Of 43,774 vehicles registered locally, 8,825 are SUVs or four-wheel-drives and 6,973 tradies-type utes, making a total of 15,798, which is 592 more than the 15,206 cars registered here.
Orange motor dealers are adding to these figures with bumper sales. Last year the dealers sold 3,004 new vehicles and of these 795 were SUVs or four-wheel drives and 672 light tradies’ utes, totalling 1,467, which was 415 more than the 1,052 new cars they sold.
Dubbo dealers sold 3,110 new vehicles in the 12 months (1,093 cars, 836 SUVs/four-wheel drives and 648 tradies utes) and Bathurst 2,450 vehicles (889 cars, 605 SUVs/four-wheel-drives and 537 tradies).
So cars are well and truly outnumbered everywhere. Pity help us.
TRACKING XPT UPGRADE
NSW TrainLink is having trouble keeping our 35-year-old XPTs going and after at least four previous government announcements they would be replaced, Deputy Premier and Minister for Regional NSW John Barilaro again says the government plans to fast-track a new regional rail fleet.
It can’t come soon enough because the XPTs have clocked up an average of more than 10 million kilometres, the equivalent of 13 times to the moon and back.
They were designed to travel 7.5 million kilometres before being retired so it’s easy to see why things are falling to bits.
And he says the government is aiming for up to 100 per cent local content in the assembly of the trains and their maintenance in regional NSW, creating job opportunities including apprenticeships.

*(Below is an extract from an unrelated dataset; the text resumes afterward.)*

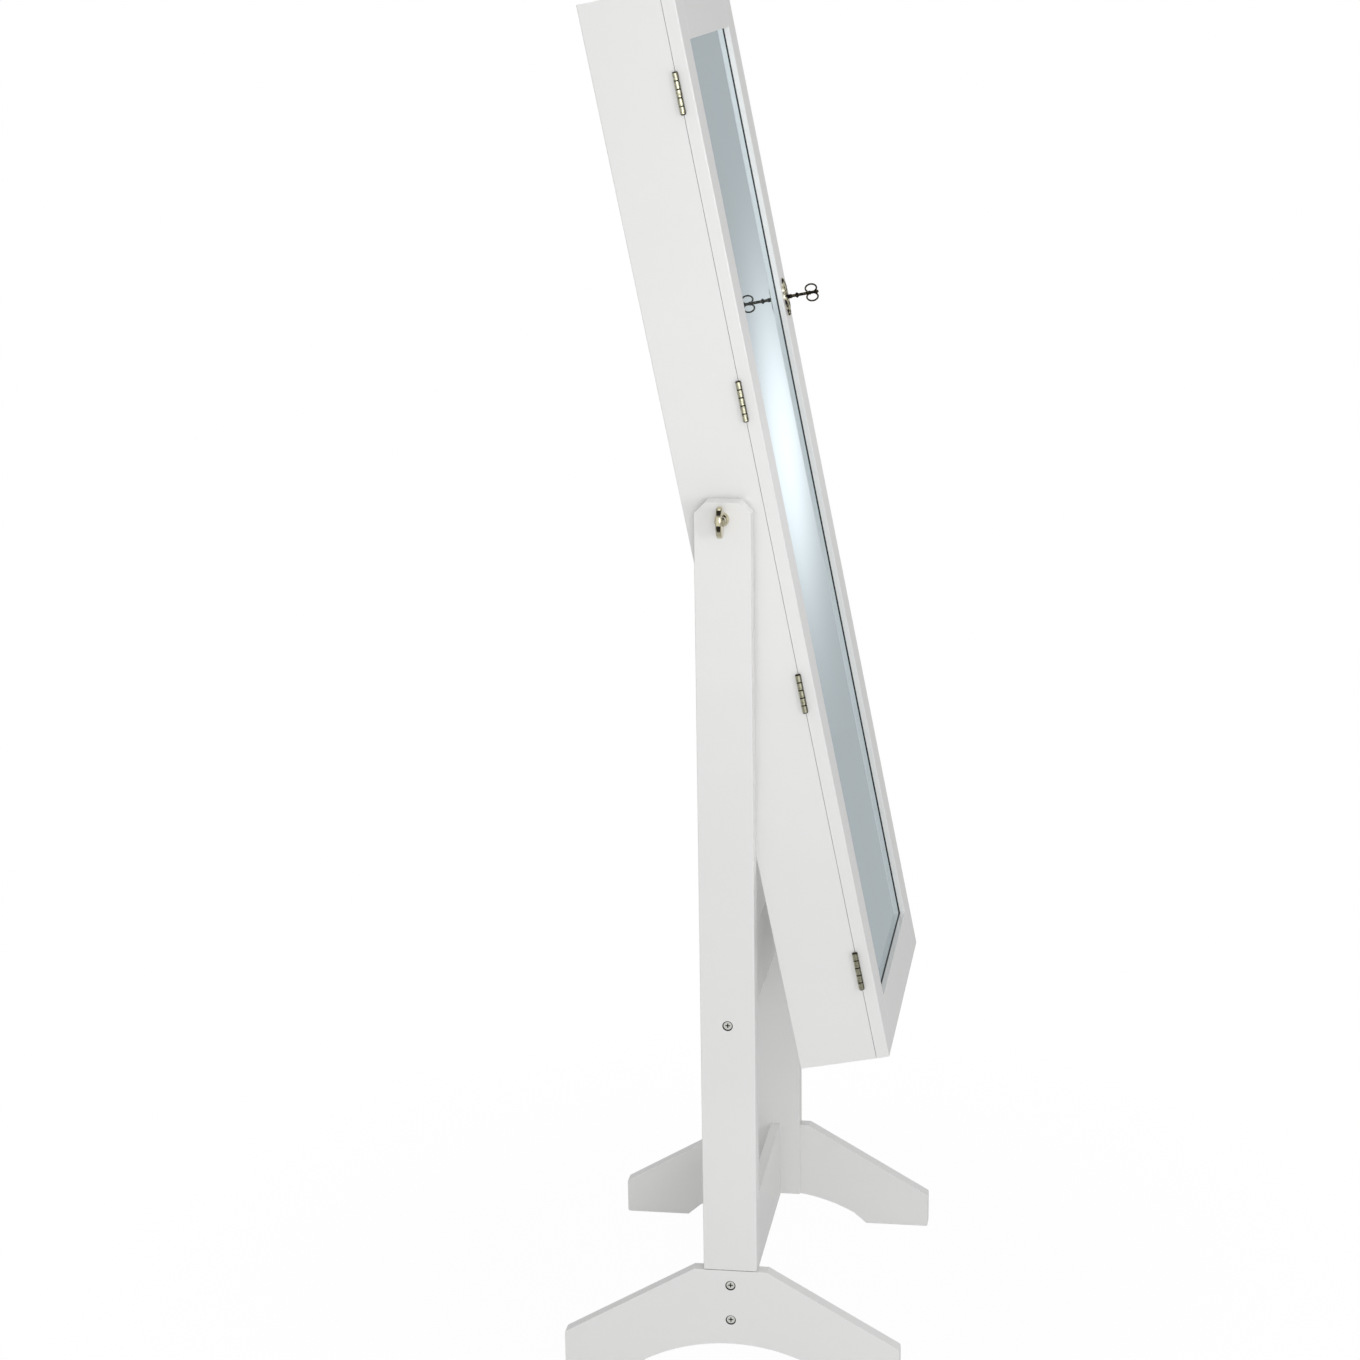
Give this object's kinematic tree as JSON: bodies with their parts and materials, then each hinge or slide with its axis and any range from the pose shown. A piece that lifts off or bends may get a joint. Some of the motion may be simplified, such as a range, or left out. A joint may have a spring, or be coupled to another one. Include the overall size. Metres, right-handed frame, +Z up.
{
  "type": "jewelry mirror cabinet",
  "caption": "Free-standing jewelry cabinet with a full-height framed mirror door, lock and key, tilting between two posts on arched feet.",
  "frame": {"origin": "on the floor, midway between the two feet", "axes": "+Z up, the mirror faces -Y, +X to the right as seen from the front"},
  "size_m": [0.4856, 0.394, 1.5746],
  "materials": {
    "back_board": "white faced hardboard",
    "black_velvet": "flocked velvet",
    "hinge_brass": "antique brass",
    "hook_brass": "bright brass",
    "key_metal": "dark antique finish",
    "knob_metal": "polished nickelled brass",
    "lock_steel": "plated steel",
    "mirror_backing": "black faced hardboard",
    "mirror_glass": "silvered float glass",
    "plate_brass": "antique brass",
    "screw_steel": "zinc plated",
    "spacer_nylon": "nylon",
    "white_lacquer": "white satin lacquer on board"
  },
  "bodies": {
    "stand": {"left_post": "white_lacquer", "right_post": "white_lacquer", "left_foot": "white_lacquer", "right_foot": "white_lacquer", "upper_crossbar": "white_lacquer", "lower_crossbar": "white_lacquer", "stand_screws": "screw_steel", "left_spacer": "spacer_nylon", "right_spacer": "spacer_nylon"},
    "left_knob": {"left_knob": "knob_metal", "left_knob_stud": "screw_steel"},
    "right_knob": {"right_knob": "knob_metal", "right_knob_stud": "screw_steel"},
    "cabinet": {"case_left_side": "white_lacquer", "case_right_side": "white_lacquer", "case_top": "white_lacquer", "case_bottom": "white_lacquer", "back_panel": "back_board", "back_lining": "black_velvet", "lower_shelf": "white_lacquer", "upper_shelf": "white_lacquer", "ring_ledge": "black_velvet", "ring_rolls": "black_velvet", "bracelet_rod": "black_velvet", "bracelet_rod_cups": "white_lacquer", "necklace_rail": "white_lacquer", "necklace_hooks": "hook_brass", "pivot_inserts": "screw_steel", "strike_plate": "lock_steel", "hinge_leaves_case": "hinge_brass", "hinge_pins": "hinge_brass", "earring_rail_1": "black_velvet", "earring_rail_2": "black_velvet", "earring_rail_3": "black_velvet", "earring_rail_4": "black_velvet"},
    "door": {"door_left_stile": "white_lacquer", "door_right_stile": "white_lacquer", "door_top_rail": "white_lacquer", "door_bottom_rail": "white_lacquer", "mirror_glass": "mirror_glass", "mirror_backing": "mirror_backing", "hinge_leaves_door": "hinge_brass", "lock_case": "lock_steel", "escutcheon": "plate_brass", "escutcheon_nails": "plate_brass"},
    "lock_bolt": {"lock_bolt": "lock_steel"},
    "key": {"key": "key_metal"}
  },
  "joints": [
    {"name": "cabinet_tilt", "type": "hinge", "parent": "stand", "child": "cabinet", "pos_m": [0, 0, 1.021], "axis": [-1, 0, 0], "range_deg": [-5.3, 24]},
    {"name": "door_swing", "type": "hinge", "parent": "cabinet", "child": "door", "pos_m": [-0.1881, -0.05061, 0.98303], "axis": [0, -0.1925, -0.9813], "range_deg": [0, 145]},
    {"name": "key_turn", "type": "hinge", "parent": "door", "child": "key", "pos_m": [0.162, -0.02147, 1.20762], "axis": [0, 0.9813, -0.1925], "range_deg": [0, 90]},
    {"name": "bolt_slide", "type": "slide", "parent": "door", "child": "lock_bolt", "axis": [1, 0, 0], "range_m": [0, 0.007]},
    {"name": "left_knob_turn", "type": "hinge", "parent": "stand", "child": "left_knob", "pos_m": [-0.214, 0, 1.021], "axis": [-1, 0, 0], "range_deg": [0, 360]},
    {"name": "right_knob_turn", "type": "hinge", "parent": "stand", "child": "right_knob", "pos_m": [0.214, 0, 1.021], "axis": [1, 0, 0], "range_deg": [0, 360]}
  ],
  "couplings": [
    {"joint": "key_turn", "follows": "bolt_slide", "rad_per_m": 224.4}
  ]
}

Orange has put up its hand for the job. The empty Electrolux plant is sitting there with access to the railway line and just waiting to become a train maintenance centre.
PROPELLING A MEMORY
REGIONAL Express operating officer Neville Howell says one of its prop-jet aeroplanes losing a propeller the other day was a rare event and had only happened previously to US airline Comair in 1991.
But Orange’s Max Hazelton can claim something similar happened back in February, 1971 when two of his aircraft were returning from Noumea after one of their merino delivery flights.
An Aztec flown by Peter Hazelton and Ian Radnedge and a Cessna by Bruce Hazelton and Daryl Jones collided after severe turbulence pushed them together and the propeller cut the fuel tank and a section of the wing to ribbons.
The Aztec’s propeller was wrecked but both aircraft were able to limp back to Noumea. A few days later Max Hazelton went to Noumea on an airliner taking a new propeller for the Aztec so he could fly it back to Cudal.
NBN … FIVE WEEKS LATER
THE Clinton Street resident who was without his NBN phone line for five weeks after a truck clipped and brought it down is back on the air at last.
An NBN crew that services the Central West came from Mudgee, where they’re based. The NBN mob should have a look at a map to see where the centre of the Central West is.